= To do =
Would you print the material exactly, starting at its first line and ending at the line holding "REAR_CUT_DEPTH = 0.0024"?

--- Records to use ---

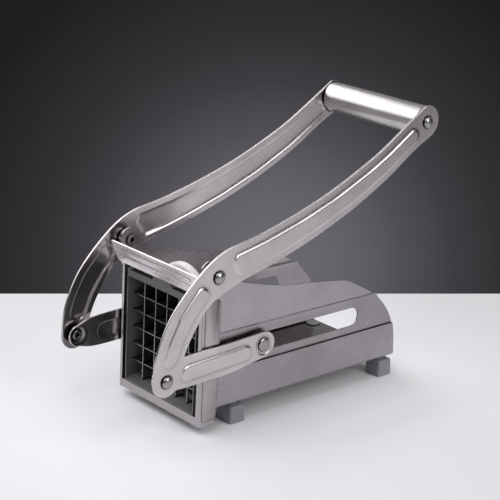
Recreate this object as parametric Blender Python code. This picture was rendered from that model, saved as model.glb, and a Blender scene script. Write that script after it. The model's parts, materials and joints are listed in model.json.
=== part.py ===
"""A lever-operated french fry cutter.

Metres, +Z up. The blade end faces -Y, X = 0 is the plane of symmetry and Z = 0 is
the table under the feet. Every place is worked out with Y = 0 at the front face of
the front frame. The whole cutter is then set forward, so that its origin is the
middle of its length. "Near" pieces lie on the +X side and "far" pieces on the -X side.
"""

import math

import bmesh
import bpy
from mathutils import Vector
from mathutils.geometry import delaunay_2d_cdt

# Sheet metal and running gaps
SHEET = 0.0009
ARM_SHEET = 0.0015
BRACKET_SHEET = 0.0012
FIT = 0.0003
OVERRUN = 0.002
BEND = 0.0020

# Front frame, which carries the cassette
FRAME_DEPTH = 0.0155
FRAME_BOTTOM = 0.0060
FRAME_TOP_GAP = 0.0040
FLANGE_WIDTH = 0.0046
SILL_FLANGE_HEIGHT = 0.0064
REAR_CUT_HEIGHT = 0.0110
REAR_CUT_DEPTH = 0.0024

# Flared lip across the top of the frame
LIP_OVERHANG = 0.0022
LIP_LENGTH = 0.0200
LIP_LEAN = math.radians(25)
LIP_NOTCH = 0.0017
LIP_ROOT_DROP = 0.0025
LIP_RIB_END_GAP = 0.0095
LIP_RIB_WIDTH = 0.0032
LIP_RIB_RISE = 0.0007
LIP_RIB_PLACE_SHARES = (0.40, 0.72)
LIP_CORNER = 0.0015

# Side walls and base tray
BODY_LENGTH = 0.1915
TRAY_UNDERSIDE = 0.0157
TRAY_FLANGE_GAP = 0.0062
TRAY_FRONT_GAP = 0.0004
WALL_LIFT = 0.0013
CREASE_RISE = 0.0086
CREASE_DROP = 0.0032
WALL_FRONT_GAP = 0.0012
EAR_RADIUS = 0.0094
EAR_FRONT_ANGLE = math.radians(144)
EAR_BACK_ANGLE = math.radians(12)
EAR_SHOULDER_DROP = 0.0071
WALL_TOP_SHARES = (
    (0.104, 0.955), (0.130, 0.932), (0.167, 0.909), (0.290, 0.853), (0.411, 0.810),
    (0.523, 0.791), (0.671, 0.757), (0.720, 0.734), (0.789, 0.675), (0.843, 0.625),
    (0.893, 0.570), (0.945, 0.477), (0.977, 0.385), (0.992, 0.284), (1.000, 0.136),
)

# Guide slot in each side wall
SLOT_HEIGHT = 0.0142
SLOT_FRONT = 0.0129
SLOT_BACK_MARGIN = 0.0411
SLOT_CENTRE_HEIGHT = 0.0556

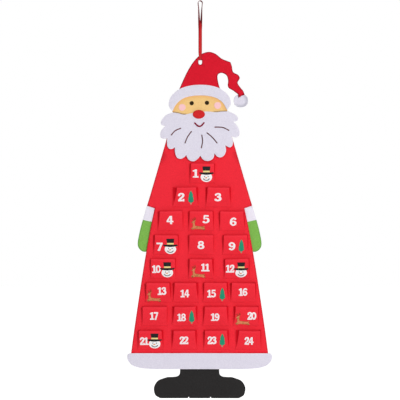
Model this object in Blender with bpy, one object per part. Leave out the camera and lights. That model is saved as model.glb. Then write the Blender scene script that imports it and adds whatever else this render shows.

---

= Answer to this exercise =
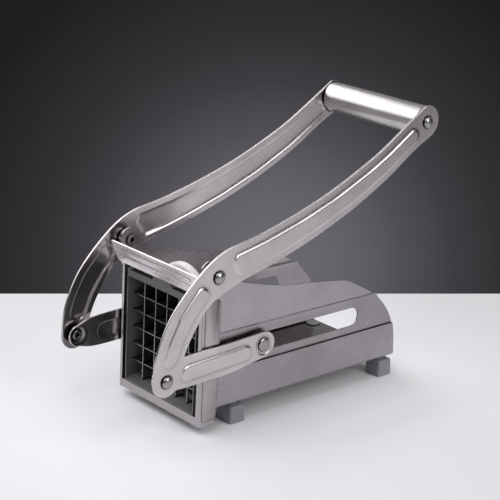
Recreate this object as parametric Blender Python code. This picture was rendered from that model, saved as model.glb, and a Blender scene script. Write that script after it. The model's parts, materials and joints are listed in model.json.
=== part.py ===
"""A lever-operated french fry cutter.

Metres, +Z up. The blade end faces -Y, X = 0 is the plane of symmetry and Z = 0 is
the table under the feet. Every place is worked out with Y = 0 at the front face of
the front frame. The whole cutter is then set forward, so that its origin is the
middle of its length. "Near" pieces lie on the +X side and "far" pieces on the -X side.
"""

import math

import bmesh
import bpy
from mathutils import Vector
from mathutils.geometry import delaunay_2d_cdt

# Sheet metal and running gaps
SHEET = 0.0009
ARM_SHEET = 0.0015
BRACKET_SHEET = 0.0012
FIT = 0.0003
OVERRUN = 0.002
BEND = 0.0020

# Front frame, which carries the cassette
FRAME_DEPTH = 0.0155
FRAME_BOTTOM = 0.0060
FRAME_TOP_GAP = 0.0040
FLANGE_WIDTH = 0.0046
SILL_FLANGE_HEIGHT = 0.0064
REAR_CUT_HEIGHT = 0.0110
REAR_CUT_DEPTH = 0.0024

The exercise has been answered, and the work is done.